Roll Call was published with a skeleton staff, and Mr. Yudain wrote much of the copy himself. His column “Sid-Bits” was the progenitor of the current, more corporate Roll Call gossip blog, “Heard on the Hill.”
In 1986, Mr. Yudain sold Roll Call to Arthur Levitt, then the chairman of the American Stock Exchange. Since 1992, the paper, with more robust coverage of legislative policy, has been owned by the Economist Group, which bought CQ (a k a Congressional Quarterly) as a companion publication in 2009.
Roll Call’s print edition is published four times a week and has a circulation of more than 22,000. The company says its Web site, rollcall.com, has 1.5 million unique visitors a month.
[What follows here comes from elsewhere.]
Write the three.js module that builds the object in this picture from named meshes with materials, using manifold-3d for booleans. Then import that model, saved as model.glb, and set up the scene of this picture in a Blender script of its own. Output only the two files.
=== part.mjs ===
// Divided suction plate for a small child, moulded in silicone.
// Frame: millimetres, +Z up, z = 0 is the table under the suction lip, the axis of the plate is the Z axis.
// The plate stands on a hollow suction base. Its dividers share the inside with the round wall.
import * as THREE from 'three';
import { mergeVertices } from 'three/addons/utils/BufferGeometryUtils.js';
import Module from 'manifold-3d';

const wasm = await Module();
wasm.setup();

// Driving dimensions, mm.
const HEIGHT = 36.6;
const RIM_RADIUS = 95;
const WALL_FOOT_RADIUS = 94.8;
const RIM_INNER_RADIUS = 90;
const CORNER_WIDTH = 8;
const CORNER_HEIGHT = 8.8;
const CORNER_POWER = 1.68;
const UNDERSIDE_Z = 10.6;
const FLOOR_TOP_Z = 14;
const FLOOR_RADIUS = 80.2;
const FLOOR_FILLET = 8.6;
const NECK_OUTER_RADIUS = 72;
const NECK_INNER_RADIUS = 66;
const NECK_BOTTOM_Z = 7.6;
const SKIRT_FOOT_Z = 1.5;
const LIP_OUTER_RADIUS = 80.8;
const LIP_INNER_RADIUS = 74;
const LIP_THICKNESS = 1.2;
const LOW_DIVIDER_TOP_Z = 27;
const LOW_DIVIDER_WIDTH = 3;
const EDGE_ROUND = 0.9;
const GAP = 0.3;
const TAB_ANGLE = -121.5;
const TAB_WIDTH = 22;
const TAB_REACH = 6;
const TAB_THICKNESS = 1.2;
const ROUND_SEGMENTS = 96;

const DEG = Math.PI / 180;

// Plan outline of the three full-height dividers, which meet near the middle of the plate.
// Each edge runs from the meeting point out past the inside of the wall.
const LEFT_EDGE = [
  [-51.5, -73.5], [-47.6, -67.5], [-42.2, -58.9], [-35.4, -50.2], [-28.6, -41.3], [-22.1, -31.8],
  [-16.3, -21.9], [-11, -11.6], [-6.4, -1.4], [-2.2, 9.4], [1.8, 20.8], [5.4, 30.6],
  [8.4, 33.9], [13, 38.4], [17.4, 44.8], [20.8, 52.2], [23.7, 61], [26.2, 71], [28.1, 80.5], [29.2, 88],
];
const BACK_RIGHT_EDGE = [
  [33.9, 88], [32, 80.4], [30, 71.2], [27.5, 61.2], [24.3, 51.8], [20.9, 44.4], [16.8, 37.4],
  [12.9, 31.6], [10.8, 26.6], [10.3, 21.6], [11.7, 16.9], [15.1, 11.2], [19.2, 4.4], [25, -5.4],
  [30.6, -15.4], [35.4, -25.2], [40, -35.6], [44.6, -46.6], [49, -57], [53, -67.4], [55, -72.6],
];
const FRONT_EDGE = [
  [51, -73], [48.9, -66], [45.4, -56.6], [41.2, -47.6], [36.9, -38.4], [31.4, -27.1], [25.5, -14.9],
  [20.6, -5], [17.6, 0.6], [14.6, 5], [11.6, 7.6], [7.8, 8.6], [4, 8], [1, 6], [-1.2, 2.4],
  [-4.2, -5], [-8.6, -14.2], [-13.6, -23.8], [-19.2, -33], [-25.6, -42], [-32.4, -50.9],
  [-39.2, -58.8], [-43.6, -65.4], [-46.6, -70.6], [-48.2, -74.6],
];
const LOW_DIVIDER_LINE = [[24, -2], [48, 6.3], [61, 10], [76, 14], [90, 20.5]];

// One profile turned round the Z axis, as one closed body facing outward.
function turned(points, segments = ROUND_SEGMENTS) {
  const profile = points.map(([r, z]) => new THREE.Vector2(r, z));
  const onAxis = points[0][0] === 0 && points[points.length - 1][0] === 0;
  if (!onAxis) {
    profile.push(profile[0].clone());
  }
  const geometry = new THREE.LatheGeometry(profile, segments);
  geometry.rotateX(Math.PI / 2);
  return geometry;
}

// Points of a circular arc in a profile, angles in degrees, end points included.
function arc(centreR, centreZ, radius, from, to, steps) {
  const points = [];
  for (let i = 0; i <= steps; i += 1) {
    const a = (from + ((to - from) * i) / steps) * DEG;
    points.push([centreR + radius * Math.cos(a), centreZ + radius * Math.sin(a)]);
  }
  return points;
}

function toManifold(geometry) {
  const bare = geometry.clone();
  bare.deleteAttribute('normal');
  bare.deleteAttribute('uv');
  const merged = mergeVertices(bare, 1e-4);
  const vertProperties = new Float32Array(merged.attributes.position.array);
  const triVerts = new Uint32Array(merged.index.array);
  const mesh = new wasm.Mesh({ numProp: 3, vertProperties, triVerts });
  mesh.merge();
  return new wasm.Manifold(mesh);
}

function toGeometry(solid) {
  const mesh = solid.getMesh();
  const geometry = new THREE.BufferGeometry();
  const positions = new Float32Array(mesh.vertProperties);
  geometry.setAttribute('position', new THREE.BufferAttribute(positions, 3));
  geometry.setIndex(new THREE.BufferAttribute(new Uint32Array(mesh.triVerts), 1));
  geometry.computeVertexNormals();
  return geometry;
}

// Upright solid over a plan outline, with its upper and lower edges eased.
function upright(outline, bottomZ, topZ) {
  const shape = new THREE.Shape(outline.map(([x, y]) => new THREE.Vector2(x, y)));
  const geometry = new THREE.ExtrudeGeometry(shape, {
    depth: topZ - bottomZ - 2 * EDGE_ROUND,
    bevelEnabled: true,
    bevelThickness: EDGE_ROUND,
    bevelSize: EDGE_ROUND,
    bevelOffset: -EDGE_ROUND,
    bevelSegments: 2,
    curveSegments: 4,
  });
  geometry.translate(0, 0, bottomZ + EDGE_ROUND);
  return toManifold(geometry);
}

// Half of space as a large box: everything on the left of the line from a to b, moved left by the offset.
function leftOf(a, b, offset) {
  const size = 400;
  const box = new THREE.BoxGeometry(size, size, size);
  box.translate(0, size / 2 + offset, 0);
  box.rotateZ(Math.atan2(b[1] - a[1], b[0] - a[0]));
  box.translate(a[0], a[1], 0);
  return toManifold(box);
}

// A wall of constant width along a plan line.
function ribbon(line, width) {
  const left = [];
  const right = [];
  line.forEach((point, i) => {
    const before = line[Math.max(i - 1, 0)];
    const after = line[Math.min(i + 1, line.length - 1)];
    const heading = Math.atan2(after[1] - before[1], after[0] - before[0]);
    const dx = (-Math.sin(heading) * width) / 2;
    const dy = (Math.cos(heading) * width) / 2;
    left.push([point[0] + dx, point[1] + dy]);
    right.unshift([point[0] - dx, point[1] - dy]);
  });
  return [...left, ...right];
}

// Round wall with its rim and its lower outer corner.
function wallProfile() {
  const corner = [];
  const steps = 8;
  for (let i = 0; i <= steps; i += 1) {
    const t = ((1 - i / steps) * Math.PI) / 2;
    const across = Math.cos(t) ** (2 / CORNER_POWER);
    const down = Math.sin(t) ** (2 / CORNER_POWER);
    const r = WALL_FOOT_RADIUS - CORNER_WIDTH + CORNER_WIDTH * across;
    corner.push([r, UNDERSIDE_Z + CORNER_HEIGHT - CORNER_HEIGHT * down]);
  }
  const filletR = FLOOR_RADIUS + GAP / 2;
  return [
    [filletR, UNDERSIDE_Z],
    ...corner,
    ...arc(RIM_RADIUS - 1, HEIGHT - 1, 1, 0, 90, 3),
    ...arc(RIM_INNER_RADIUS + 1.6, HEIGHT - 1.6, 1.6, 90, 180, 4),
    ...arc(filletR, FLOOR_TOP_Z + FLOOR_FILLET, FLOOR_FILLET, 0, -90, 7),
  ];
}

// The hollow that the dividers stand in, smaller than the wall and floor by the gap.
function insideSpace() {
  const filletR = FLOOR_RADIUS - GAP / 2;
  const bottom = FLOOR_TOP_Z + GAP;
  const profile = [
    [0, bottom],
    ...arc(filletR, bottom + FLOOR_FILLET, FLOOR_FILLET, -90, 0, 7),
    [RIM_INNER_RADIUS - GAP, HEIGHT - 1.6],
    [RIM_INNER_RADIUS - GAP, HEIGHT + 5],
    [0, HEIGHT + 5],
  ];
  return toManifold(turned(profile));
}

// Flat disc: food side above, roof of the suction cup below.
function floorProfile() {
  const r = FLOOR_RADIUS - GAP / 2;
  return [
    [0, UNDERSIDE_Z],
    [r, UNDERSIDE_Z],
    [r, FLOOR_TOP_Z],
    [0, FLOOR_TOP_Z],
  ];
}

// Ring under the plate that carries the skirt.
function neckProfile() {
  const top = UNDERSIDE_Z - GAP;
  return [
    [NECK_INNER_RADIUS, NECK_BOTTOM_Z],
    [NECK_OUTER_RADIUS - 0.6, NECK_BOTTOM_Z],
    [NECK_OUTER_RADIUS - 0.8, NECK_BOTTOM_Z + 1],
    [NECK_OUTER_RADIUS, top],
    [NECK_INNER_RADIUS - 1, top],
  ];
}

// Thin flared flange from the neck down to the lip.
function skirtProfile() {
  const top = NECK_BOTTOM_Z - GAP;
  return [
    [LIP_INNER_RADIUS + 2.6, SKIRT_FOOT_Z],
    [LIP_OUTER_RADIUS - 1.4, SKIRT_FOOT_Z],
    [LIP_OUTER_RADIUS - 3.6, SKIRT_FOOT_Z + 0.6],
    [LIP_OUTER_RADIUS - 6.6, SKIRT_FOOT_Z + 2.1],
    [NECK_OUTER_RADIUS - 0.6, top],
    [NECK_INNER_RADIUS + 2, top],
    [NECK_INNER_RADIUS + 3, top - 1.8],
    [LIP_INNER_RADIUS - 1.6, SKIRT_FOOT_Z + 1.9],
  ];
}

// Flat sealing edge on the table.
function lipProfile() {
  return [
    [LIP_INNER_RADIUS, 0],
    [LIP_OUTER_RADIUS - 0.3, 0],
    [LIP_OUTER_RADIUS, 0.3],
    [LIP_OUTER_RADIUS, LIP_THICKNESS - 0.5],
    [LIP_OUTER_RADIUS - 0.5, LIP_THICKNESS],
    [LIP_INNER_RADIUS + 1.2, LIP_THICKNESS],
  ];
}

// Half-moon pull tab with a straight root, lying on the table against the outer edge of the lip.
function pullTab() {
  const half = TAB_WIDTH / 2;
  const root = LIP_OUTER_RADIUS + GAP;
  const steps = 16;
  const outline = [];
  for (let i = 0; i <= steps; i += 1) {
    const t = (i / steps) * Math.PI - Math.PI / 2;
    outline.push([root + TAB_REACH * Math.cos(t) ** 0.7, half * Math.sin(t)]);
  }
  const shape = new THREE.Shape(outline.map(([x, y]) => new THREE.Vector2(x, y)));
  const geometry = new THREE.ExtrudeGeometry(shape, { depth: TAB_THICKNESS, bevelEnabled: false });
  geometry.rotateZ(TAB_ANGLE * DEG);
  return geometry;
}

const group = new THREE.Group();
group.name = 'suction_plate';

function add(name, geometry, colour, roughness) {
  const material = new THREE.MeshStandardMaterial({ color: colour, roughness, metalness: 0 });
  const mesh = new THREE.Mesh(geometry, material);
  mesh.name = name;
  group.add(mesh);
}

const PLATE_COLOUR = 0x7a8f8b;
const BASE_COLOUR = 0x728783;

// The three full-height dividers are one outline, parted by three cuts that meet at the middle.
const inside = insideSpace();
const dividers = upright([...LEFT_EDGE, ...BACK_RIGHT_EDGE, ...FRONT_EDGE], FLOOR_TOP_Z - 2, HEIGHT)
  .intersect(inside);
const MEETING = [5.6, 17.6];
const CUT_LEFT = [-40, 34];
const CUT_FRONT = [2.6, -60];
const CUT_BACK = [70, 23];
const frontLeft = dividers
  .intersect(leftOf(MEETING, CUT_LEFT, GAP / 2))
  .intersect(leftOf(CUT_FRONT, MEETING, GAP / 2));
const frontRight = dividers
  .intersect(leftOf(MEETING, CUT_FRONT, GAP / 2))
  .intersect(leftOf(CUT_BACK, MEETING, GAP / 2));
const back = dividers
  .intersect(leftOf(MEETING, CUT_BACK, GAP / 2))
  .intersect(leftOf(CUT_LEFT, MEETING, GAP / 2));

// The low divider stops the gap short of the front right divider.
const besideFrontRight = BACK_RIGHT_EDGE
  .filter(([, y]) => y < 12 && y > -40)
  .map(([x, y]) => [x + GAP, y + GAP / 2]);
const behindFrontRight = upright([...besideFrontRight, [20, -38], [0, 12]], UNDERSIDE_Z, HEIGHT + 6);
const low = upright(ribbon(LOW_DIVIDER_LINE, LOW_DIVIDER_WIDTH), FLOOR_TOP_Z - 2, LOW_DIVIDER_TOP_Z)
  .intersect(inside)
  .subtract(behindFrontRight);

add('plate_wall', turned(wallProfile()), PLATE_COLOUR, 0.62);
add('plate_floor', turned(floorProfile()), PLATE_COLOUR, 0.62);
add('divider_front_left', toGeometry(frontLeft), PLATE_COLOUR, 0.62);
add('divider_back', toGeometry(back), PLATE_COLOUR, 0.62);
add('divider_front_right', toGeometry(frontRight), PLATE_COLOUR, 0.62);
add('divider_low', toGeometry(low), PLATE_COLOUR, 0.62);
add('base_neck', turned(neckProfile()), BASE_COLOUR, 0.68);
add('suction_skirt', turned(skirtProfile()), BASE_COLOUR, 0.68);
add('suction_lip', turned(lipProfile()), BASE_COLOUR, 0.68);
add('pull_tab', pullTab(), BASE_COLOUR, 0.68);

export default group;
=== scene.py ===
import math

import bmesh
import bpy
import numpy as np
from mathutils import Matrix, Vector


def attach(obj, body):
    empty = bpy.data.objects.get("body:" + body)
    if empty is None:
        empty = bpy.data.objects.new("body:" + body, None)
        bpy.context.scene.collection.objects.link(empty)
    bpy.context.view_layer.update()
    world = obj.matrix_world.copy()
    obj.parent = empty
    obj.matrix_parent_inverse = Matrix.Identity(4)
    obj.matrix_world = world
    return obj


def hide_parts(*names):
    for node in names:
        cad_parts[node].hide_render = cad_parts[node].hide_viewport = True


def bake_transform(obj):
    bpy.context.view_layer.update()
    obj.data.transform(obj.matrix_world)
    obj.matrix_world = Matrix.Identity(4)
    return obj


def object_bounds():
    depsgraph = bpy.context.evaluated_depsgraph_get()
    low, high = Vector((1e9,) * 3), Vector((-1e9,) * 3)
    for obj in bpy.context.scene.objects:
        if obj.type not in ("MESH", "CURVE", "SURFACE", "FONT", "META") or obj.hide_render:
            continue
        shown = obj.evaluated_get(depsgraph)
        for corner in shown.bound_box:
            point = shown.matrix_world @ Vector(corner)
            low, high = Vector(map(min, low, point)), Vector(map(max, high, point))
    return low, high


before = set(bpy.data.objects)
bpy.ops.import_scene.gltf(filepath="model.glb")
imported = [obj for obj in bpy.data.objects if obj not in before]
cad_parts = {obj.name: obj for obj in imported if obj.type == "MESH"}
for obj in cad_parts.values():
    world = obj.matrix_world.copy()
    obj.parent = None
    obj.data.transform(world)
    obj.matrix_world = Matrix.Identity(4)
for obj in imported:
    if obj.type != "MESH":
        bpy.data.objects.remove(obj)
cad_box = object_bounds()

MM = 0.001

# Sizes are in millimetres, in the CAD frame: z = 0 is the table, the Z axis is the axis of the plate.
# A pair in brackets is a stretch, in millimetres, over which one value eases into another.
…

The neighborliness that Mr. Yudain encouraged, both in his work and in his personal dealings, had numerous side effects. The pianist and political humorist Mark Russell told The Washington Post he was discovered by Mr. Yudain when he was working at a Washington strip club. Mr. Yudain got him a job in a hotel lounge frequented by politicians and aides.
“He saw the Hill as a friendly neighborhood, and Roll Call was the neighborhood paper,” Mr. Russell told The Post.
But Mr. Yudain began to change his mind as the weather in Congress grew stormier and the members more careerist.
“During the 1950s and 1960s, it was an honor to serve your country,” he said to The New York Times in 1985. “Today, most of these people who come here are starting their careers. It’s a steppingstone to another job.”
Previously, he said, legislators “got by on their own — on their wits, their brains, their ability to charm an audience, mesmerize a rally.
“There wasn’t any TV, and they didn’t have a lot of staff people to tell them what to say,” he said. “They had to be raconteurs, thinkers, statesmen, showmen. Now a person only has to comb his hair the right way and say what someone has written for them.”